Pauline de Castellane à Alfred de Falloux

 

Mardi 24 janvier 1871, matin

 

Chers amis chéris, c’est Bitout qui malgré son persistant malaise a voulu vous écrire. Et moi avant-hier samedi j’avais adressé les bulletins de santé à Loyde1. Avez vous reçu tous ces efforts d’amitié pour vous faire parvenir nos nouvelles ? Les dernières reçues de vous étaient du 19 tracées de la main de chère Mme de Caradeuc2. A cette même date du 19, Madeleine3 m’écrivait son anxiété d’être depuis le 16 que nos mobiles avaient précipitamment quitté Sablé pour courir au secours de J. Guiberry4 qui appelait en toute hâte sans nouvelle aucune d’Antoine et s’entendre dire que l’on s’était battu dans la direction précisément qu’il avait prise en quittant Sablé. J’en suis toujours en attendant dans le Sursum Corda5, ce qui n’exclut pas l’anxiété de la mère…

Depuis l’entrée des Prussiens à Tours, il y a 6 jours, il en vient tous les jours, plus ou moins explorer les 2 rives à la fois, de la Loire. Hier il en est venu 5 jusqu’à Langeais acheter des salaisons et du tabac puis en sont repartis. Ils en avaient fait autant les 2 jours précédents à Cinq Mars6. Mais hier ils y sont venus plus de 100 ! avec des voitures de réquisition. Ils venaient de faire sauter hélas, le magnifique viaduc du chemin de fer qui traverse la Loire entre Savonnières et Cinq-Mars...Après ce haut fait ils se sont attablés ; mais tout à coup une dépêche arrivée au Commandant (Mais on ignorait le contenu bien entendu) et celui-ci sans finir le repas commencé repart avec ses hommes. Voilà où en sont nos parages. Ce point-ci est lui parfaitement calme jusqu’à présent, et Langeais l’est redevenu, malgré sa consternation de la destruction totale (par nos ingénieurs) et totalement inutile, de son pont de fil de fer…

La hauteur des eaux de la Loire jointe à la rupture de ses ponts rend difficile les communications entre les 2 rives. On sait pourtant que de l’autre côté les ont eu une ou deux escarmouches avec les gendarmes et que ils sont revenus le lendemain en force entre autres à Villandry7 dont le maire M. Hainguerlot a eu difficulté à obtenir .

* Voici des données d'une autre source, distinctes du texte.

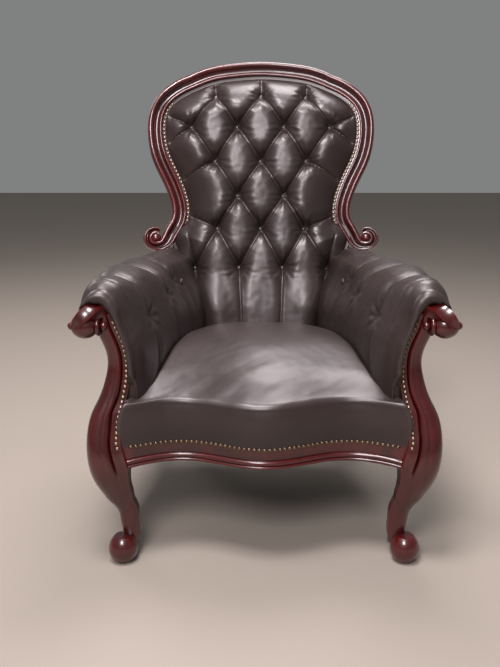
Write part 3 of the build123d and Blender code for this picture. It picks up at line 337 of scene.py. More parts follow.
# The camera's place in millimetres and its tilt down in degrees
CAMERA_PLACE = (-28.0, -1449.0, 842.0)
CAMERA_TILT = 14.5
SENSOR = 36.0

# Guard for logarithms and divisions, a distance past all others, and for joined corners
TINY = 1e-9
FAR = 1e9
MERGE = 1e-6

# Solids by how their names begin
SHOW_WOOD = (
    "front_post", "arm_scroll", "back_post", "front_rail", "crest_rail", "side_rail", "back_rail",
)
HIDDEN_WOOD = (
    "arm_rail", "arm_tack", "back_tack", "front_corner", "rear_corner", "frame_dowels",
)
NAILS = ("hoop_nails", "post_nails", "rail_nails", "side_nails")


# Small helpers

def smooth(share):
    """0 below 0, 1 above 1, smooth in between."""
    share = np.clip(share, 0.0, 1.0)
    return share * share * (3 - 2 * share)


def natural_spline(points, count):
    """Evenly spaced places along a smooth curve through the points."""
    points = np.asarray(points, dtype=float)
    t = np.concatenate([[0], np.cumsum(np.linalg.norm(np.diff(points, axis=0), axis=1))])
    n = len(points)
    h = np.diff(t)
    matrix = np.zeros((n, n))
    right = np.zeros((n, points.shape[1]))
    matrix[0, 0] = matrix[-1, -1] = 1
    for i in range(1, n - 1):
        matrix[i, i - 1] = h[i - 1]
        matrix[i, i] = 2 * (h[i - 1] + h[i])
        matrix[i, i + 1] = h[i]
        right[i] = 6 * ((points[i + 1] - points[i]) / h[i] - (points[i] - points[i - 1]) / h[i - 1])
    bend = np.linalg.solve(matrix, right)
    u = np.linspace(0, t[-1], count)
    i = np.clip(np.searchsorted(t, u) - 1, 0, n - 2)
    a = (t[i + 1] - u)[:, None]
    b = (u - t[i])[:, None]
    w = h[i][:, None]
    return (
        bend[i] * a ** 3 / (6 * w) + bend[i + 1] * b ** 3 / (6 * w)
        + (points[i] / w - bend[i] * w / 6) * a + (points[i + 1] / w - bend[i + 1] * w / 6) * b
    )


def ripple(points, high, pitch, seed):
    """Smooth noise of the given height at each point."""
    shift = Vector((seed * 3.7, seed * 1.3, seed * 2.1))
    return high * np.array([noise.noise(Vector(p) + shift) for p in points * pitch])


def bell(distance, wide):
    """1 at no distance, falling smoothly to 0 over a few widths."""
    return np.exp(-(distance / wide) ** 2)


def puff(share):
    """Round rise of padding, from -1 in a fold to 0 at its crown."""
    return np.sqrt(np.clip(1 - (1 - share) ** 2, 0, 1)) - 1


def placed_along(line, shares):
    """Places at the given shares of a line's length."""
    length = np.concatenate([[0], np.cumsum(np.linalg.norm(np.diff(line, axis=0), axis=1))])
    u = shares * length[-1]
    return np.stack([np.interp(u, length, line[:, k]) for k in range(line.shape[1])], axis=1)


def resample(line, count):
    """Evenly spaced places along a line."""
    return placed_along(line, np.linspace(0, 1, count))


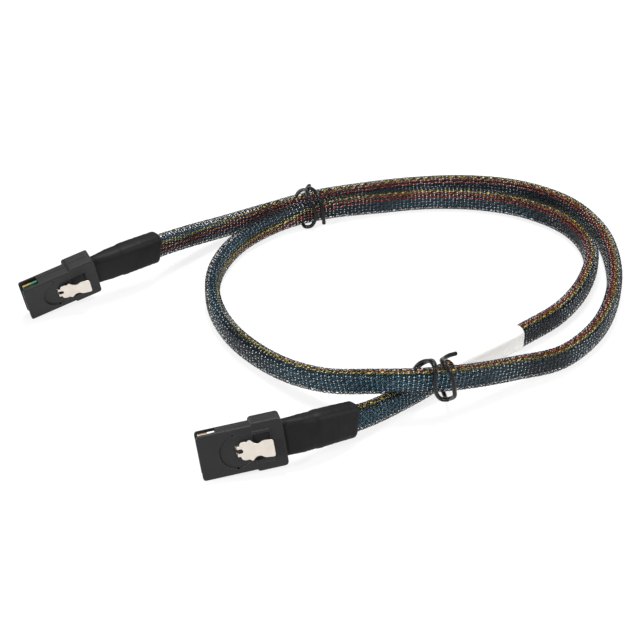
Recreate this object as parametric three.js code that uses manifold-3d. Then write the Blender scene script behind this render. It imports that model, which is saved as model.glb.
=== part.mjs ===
// Internal mini SAS cable: two 36-position plugs with spring latches, joined by
// four ribbon cables and three side-band wires inside one flat braided sleeve.
// Millimetres, +Z up. The cable lies on the surface z = 0.
import * as THREE from 'three';
import { mergeVertices } from 'three/addons/utils/BufferGeometryUtils.js';
import Module from 'manifold-3d';

const wasm = await Module();
wasm.setup();

// Running gap between pieces that seat in or on each other, how far a cut runs past its
// starting face, and how far pieces of one body reach into each other
const GAP = 0.3;
const OVERCUT = 1.0;
const WELD = 0.2;

// Plug housing: u runs back from the nose, v along its width, w from the latch face through it
const PLUG_LENGTH = 36.5;
const NOSE_LENGTH = 22.9;
const NOSE_WIDTH = 20.4;
const NOSE_THICKNESS = 7.4;
const GRIP_WIDTH = 22.2;
const GRIP_THICKNESS = 9.2;
const EDGE_RADIUS = 0.9;
const NOSE_CORNER = 1.8;
const GRIP_CORNER = 2.2;
const FACE_WALL = 1.2;
const BACK_WALL = 1.2;
const SIDE_WALL = 1.1;
const GRIP_BACK_WALL = 1.4;
const PARTING = 4.6;
const SIDE_NOTCH = 8.7;
const REAR_WALL = 5.3;
const OUTLET_CORNER = 2.0;
const CHAMBER_SETBACK = 0.1;
const CHAMBER_FACE_WALL = 1.0;

// Details of the latch face: the round recess is deepest at the nose, and a rounded rib
// stands on each side of the pocket
const RECESS_RADIUS = 7.5;
const RECESS_DEPTH = 0.45;
const RECESS_SLOPE = 4.0;
const RECESS_U = 15.7;
const VENT_RADIUS = 0.55;
const VENT_V = 7.5;
const VENT_U = 15.3;
const POCKET_DEPTH = 1.0;
const POCKET_LENGTH = 7.6;
const RIB_V = 6.6;
const RIB_WIDTH = 1.7;
const RIB_RISE = 0.5;
const RIB_RADIUS = 0.6;

// Locating pins that key the two shells together
const PIN_RADIUS = 0.55;
const PIN_LENGTH = 2.1;
const PIN_INSET = 1.3;
const PIN_SIDES = 12;
const RECESS_SIDES = 32;

// Paddle card and its contact pads
const CARD_THICKNESS = 1.0;
const CARD_W = 3.2;
const CARD_SETBACK = 1.2;
const CARD_EAR = 0.6;
const PAD_COUNT = 18;
const PAD_PITCH = 0.95;
const PAD_WIDTH = 0.55;
const PAD_LENGTH = 4.4;
const PAD_SETBACK = 0.6;
const PAD_PROUD = 0.08;

// Spring latch, one folded and stamped sheet. The outline is half of the plate: distance
// behind the hinge line, then distance from the middle
const SHEET = 0.4;
const LATCH_U = 16.2;
const LATCH_RISE = 14;
const LATCH_ROOT = 0.2;
const LATCH_SLOT = 1.4;
const LATCH_STAND = 0.05;
const RISER_TOP = 0.3;
const TINE_WIDTH = 1.3;
const TINE_OUT = 2.3;
const HOOK_LENGTH = 1.2;
const HOOK_GAP = 0.45;
const LATCH_OUTLINE = [
  [-0.2, 2.3], [1.2, 2.4], [1.3, 3.4], [2.2, 4.0], [3.6, 4.1], [4.6, 4.0], [5.7, 4.7], [6.8, 3.9],
  [7.6, 3.1], [8.4, 2.75], [9.4, 2.8], [10.4, 3.35], [11.4, 3.8], [13.0, 3.85], [14.8, 3.85],
  [15.4, 3.55], [15.6, 2.95],
];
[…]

Et dit-on ils se seraient dirigés sur Azay le Rideau. Je le crois sans en être cependant absolument sûre. Tandis que je le suis de ce que je vous ai raconté de cette rive-ci. La température est molle, brumeuse, enrhumante |sic] . Sur plusieurs points notamment à Langeais et à la Chapelle on fait plusieurs enterrements par jour.

Je vous embrasse amis. A Dieu.

1Loyde de Falloux (1842-1881), fille unique des Falloux. Atteinte de nanisme, elle était de santé

2Emilie-Marie-Charlotte de Caradeuc, née de Martel (1801-1882), belle-mère de Falloux.

3Madeleine de Castellane (1847-1934), née Leclerc de Juigné ; elle était, depuis le 3 avril 1866, l'épouse d'Antoine de Castellane.

4Jauréguiberry, Jean-Bernardin (1815-1887), officier de marine, il avait été nommé vice-amiral par le gouvernement de Défense nationale le 9 décembre 1870. Il sera nommé sénateur inamovible le 27 mai 1879 et occupera à deux reprises le poste de Ministre de la marine et des Colonies (du 4 février 1879 au 23 septembre 1880 et du 30 janvier 1882 au 29 janvier 1883).

5« Élevons les cœurs »

6Cinq-Mars-La Pile, commune d’Indre-et-Loire sur la rive gauche de la Loire.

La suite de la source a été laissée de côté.